Geochemistry, Geophysics, Geosystems

Multivariate statistical analysis and partitioning of sedimentary geochemical data sets: General principles and specific MATLAB scripts



[1] Multivariate statistical treatments of large data sets in sedimentary geochemical and other fields are rapidly becoming more popular as analytical and computational capabilities expand. Because geochemical data sets present a unique set of conditions (e.g., the closed array), application of generic off-the-shelf applications is not straightforward and can yield misleading results. We present here annotated MATLAB scripts (and specific guidelines for their use) for Q-mode factor analysis, a constrained least squares multiple linear regression technique, and a total inversion protocol, that are based on the well-known approaches taken by Dymond (1981), Leinen and Pisias (1984), Kyte et al. (1993), and their predecessors.

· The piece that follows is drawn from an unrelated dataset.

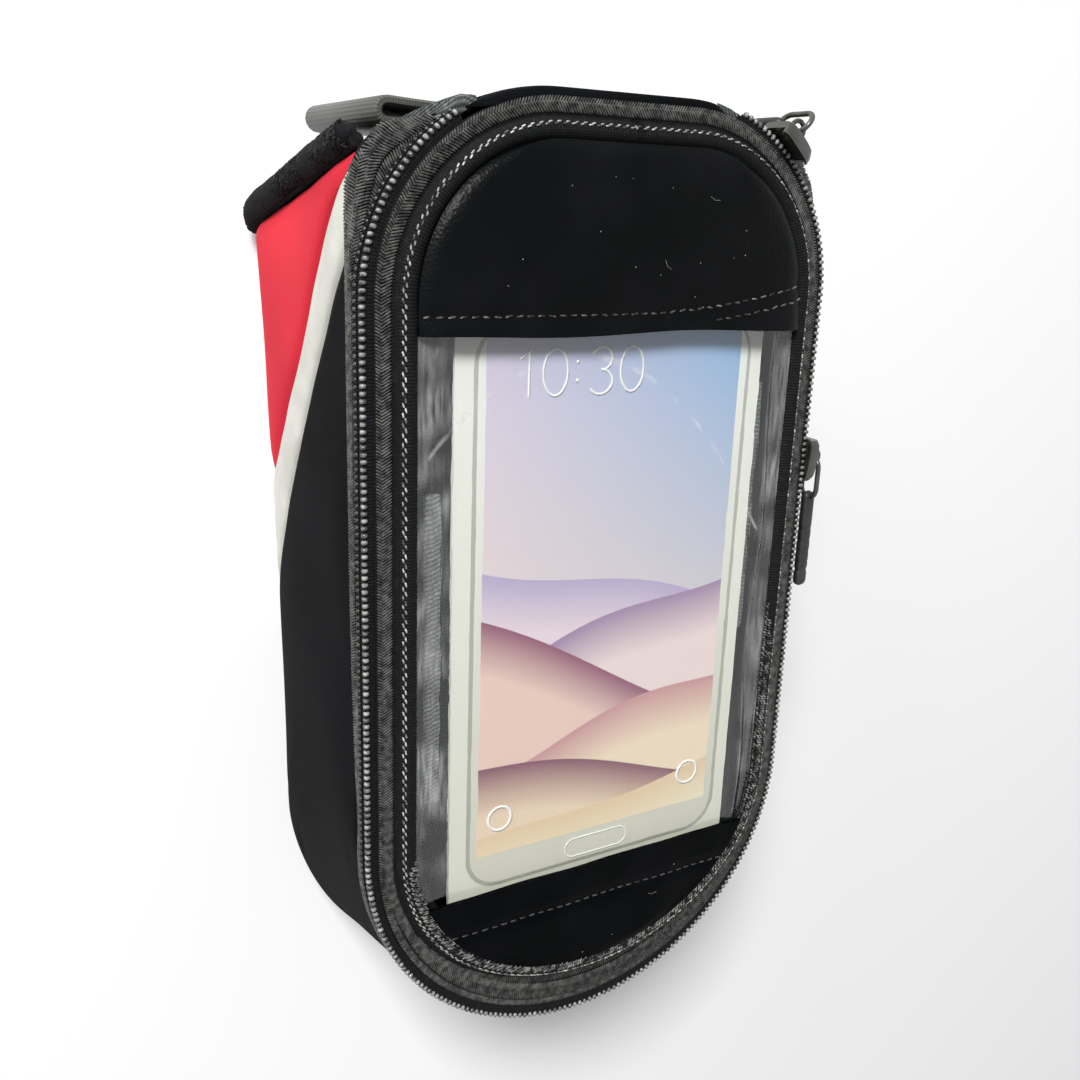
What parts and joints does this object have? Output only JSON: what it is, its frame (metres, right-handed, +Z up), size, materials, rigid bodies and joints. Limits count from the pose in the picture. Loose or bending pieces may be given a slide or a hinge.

Although these techniques have been used by investigators for the past decades, their application has been neither consistent nor transparent, as their code has remained in-house or in formats not commonly used by many of today's researchers (e.g., FORTRAN). In addition to providing the annotated scripts and instructions for use, we discuss general principles to be considered when performing multivariate statistical treatments of large geochemical data sets, provide a brief contextual history of each approach, explain their similarities and differences, and include a sample data set for the user to test their own manipulation of the scripts.